Working over one or more datasets, the user would then create a library of building blocks to be combined with each other with * and +. These two operators allow for a much larger number of possible combinations than just sequential composition, thus fully justifying the extra characters used to name intermediate entities.

Opinionated defaults

While users should be able to customize every aspect of their plots, it is important to note that this customization can be very time-consuming, and many subtleties can escape the attention of the casual user:

  • Is the color palette colorblind-friendly?
  • Would the colors be distinguishable in black and white (when printed)?
  • Is the color gradient perceptually uniform?
  • Are the labels and the ticks legible for readers with low vision?
  • Are the spacing and typographic hierarchies respected?

To remedy this, AlgebraOfGraphics aims to provide solid, opinionated default settings. In particular, it uses a conservative, colorblind-friendly palette and a perceptually uniform, universally readable color map. It follows IBM guidelines to differentiate titles and labels from tick labels via font weight, while using the same typeface at a readable size.

Wide format support

Finally, AlgebraOfGraphics aims to support many different data formats. Different problems require organizing the data in different formats, and AlgebraOfGraphics should support a wide range of options.

This is achieved in three different ways.

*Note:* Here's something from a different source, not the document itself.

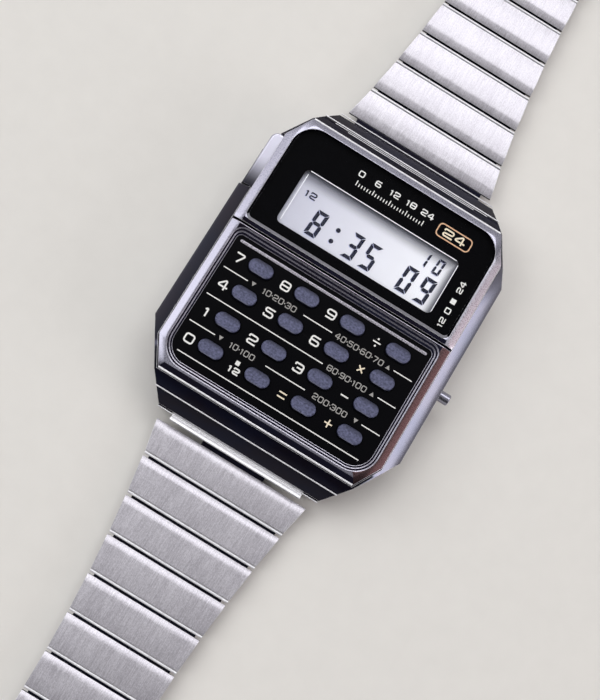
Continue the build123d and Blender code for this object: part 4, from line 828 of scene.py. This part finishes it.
def window_prints(z, thickness):
    """A plain number in a rounded outline, a scale of numbers and the side marks."""
    outline, badge, scale, marks = (bmesh.new() for _ in range(4))
    add_frame(outline, *BADGE_PLACE, 4.8, 1.75, 0.5, 0.16, z)
    add_number(badge, "24", *BADGE_PLACE, 1.5, 1.1, 0.21, z)
    for index, number in enumerate(SCALE_NUMBERS):
        add_number(scale, number, SCALE_LEFT + index * SCALE_PITCH, 15.75, 0.85, 0.85, 0.15, z)
    for index in range((len(SCALE_NUMBERS) - 1) * TICKS_BETWEEN + 1):
        x = SCALE_LEFT + index * SCALE_PITCH / TICKS_BETWEEN
        tall = 0.42 if index % TICKS_BETWEEN else 0.7
        add_patch(scale, x - 0.06, x + 0.06, 14.05, 14.05 + tall, z)
    add_frame(marks, SIDE_MARKS_X, 6.4, 0.66, 0.66, 0.0, 0.15, z)
    add_patch(marks, SIDE_MARKS_X - 0.35, SIDE_MARKS_X + 0.35, 7.45, 8.15, z)
    for number, y in (("24", 9.9), ("12", 4.7)):
        add_number(marks, number, SIDE_MARKS_X, y, 0.78, 0.78, 0.14, z, pi / 2)
    print_pieces({"window_badge_outline": (outline, "epoxy_ink_pad_printed_peach"),
                  "window_badge_number": (badge, CREAM_INK),
                  "window_scale": (scale, WHITE_INK),
                  "window_side_marks": (marks, WHITE_INK)}, thickness)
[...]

First, the Tables interface ensures integration with a large variety of data sources. Second, using the Wide data syntax, users can compare many different columns in the same visualization, without having to first reshape the dataset to a long format. Finally, tabular datasets are not a requirement: users may also work directly with Pre-grouped data, which are not organized as a table, but rather as a collection of (possibly multi-dimensional) arrays.